Мы с несколькими гейшами весело пообедали. Обед закончился в десять. Простившись с корреспондентом, я спускался по узенькой лестнице, как вдруг меня окликнули: «А-сан!» Остановившись, я взглянул наверх. На меня пристально смотрела одна из бывших с нами гейш. Я молча спустился с лестницы и сел в такси, стоявшее у входа. Такси сразу тронулось. Я думал не столько об отце, сколько о лице этой женщины с европейской прической — особенно о ее глазах.
Когда я вернулся в больницу, оказалось, что отец меня ждет с нетерпением. Удалив за ширмы всех лишних людей, он, то сжимая мою руку, то гладя ее, стал рассказывать о давно прошедших незнакомых мне вещах, о том, как они с матерью поженились. Это были просто мелочи, вроде того, как он с матерью ходил покупать комод, как они ели суси, и тому подобное. Когда я слушал эти рассказы, мои глаза увлажнялись. А у отца по впалым щекам катились слезы.
На другое утро отец тихо скончался. Перед смертью, видимо, разум у него помутился, он говорил: «Прибыл корабль с поднятым флагом. Все кричите банзай!» Как прошли похороны отца, я не помню. Помню лишь, когда тело его везли из больницы домой, катафалк освещала большая весенняя луна.
В этом году в середине марта я с женой после длительного перерыва отправился на кладбище. После длительного перерыва... но не только маленькая могила, но и сосна, простиравшая свои ветви над могилой, нисколько не изменились.
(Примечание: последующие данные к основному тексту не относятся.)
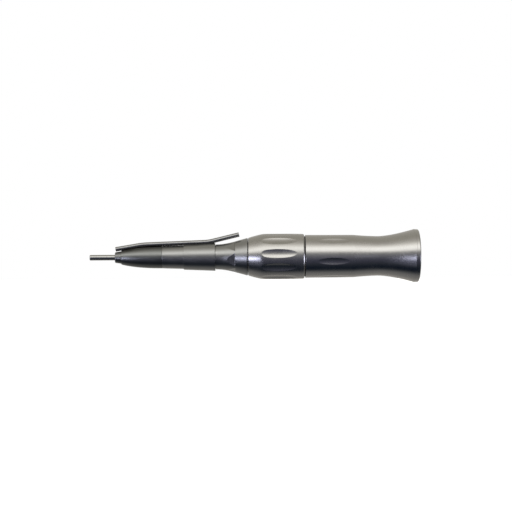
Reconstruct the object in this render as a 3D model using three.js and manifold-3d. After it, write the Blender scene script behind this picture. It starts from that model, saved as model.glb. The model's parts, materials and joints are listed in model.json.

Трое, включенные в «Поминальник», все лежат погребенными в уголке кладбища в Янака и под одним могильным камнем. Я вспомнил, как в эту могилу тихо опускали гроб моей матери. Вероятно, в ту же, где лежала Хаттян. Только отец... Я помню, как в пепле, где белели останки костей, сверкали золотые зубы.
Я не люблю ходить на кладбище. Если бы можно было, я хотел бы забыть и о родителях и о сестре. Но в этот день, может быть, от физической слабости, я, глядя при свете закатного весеннего солнца на почерневший могильный камень, думал о том, кто из них троих был счастлив.
Мотылек-однодневка! За могильным холмом Ты живешь — да и только.
Я никогда еще так остро не чувствовал настроения, которое вызывает этот стих Дзёсо.
НЕКИЙ СОЦИАЛИСТ
Он был молодой социалист. Его отец, мелкий чиновник, хотел выгнать его за это из дому. Но он не сдавался. Отчасти потому, что его увлечение было горячо, отчасти потому, что его воодушевляли товарищи.
Они организовали общество, выпускали брошюрки в десять страничек, устраивали вечера с речами. Он, конечно, постоянно бывал на их собраниях и, кроме того, иногда печатал в этих брошюрах свои статьи. Его статей, кроме членов общества, по-видимому, никто специально не читал. Но с одной из них — под названием «Вспоминаю Либкнехта» — у него было связано чувство какого-то удовлетворения. Пусть она не являлась тонким исследованием, зато была исполнена поэтического жара.
Тем временем он окончил училище и поступил в редакцию одного журнала. Однако он не переставал посещать их собрания. Они по-прежнему горячо обсуждали свои вопросы. Больше того, потихоньку, как вода точит камень, они переходили к практической работе.
Отец больше не вмешивался в его дела. Молодой человек женился и поселился в маленьком домике. Жилище и в самом деле было маленькое. Но он не испытывал недовольства — напротив, он чувствовал себя счастливым. Жена, собачка, тополь в палисаднике — все это придавало его жизни какую-то неведомую ему теплоту.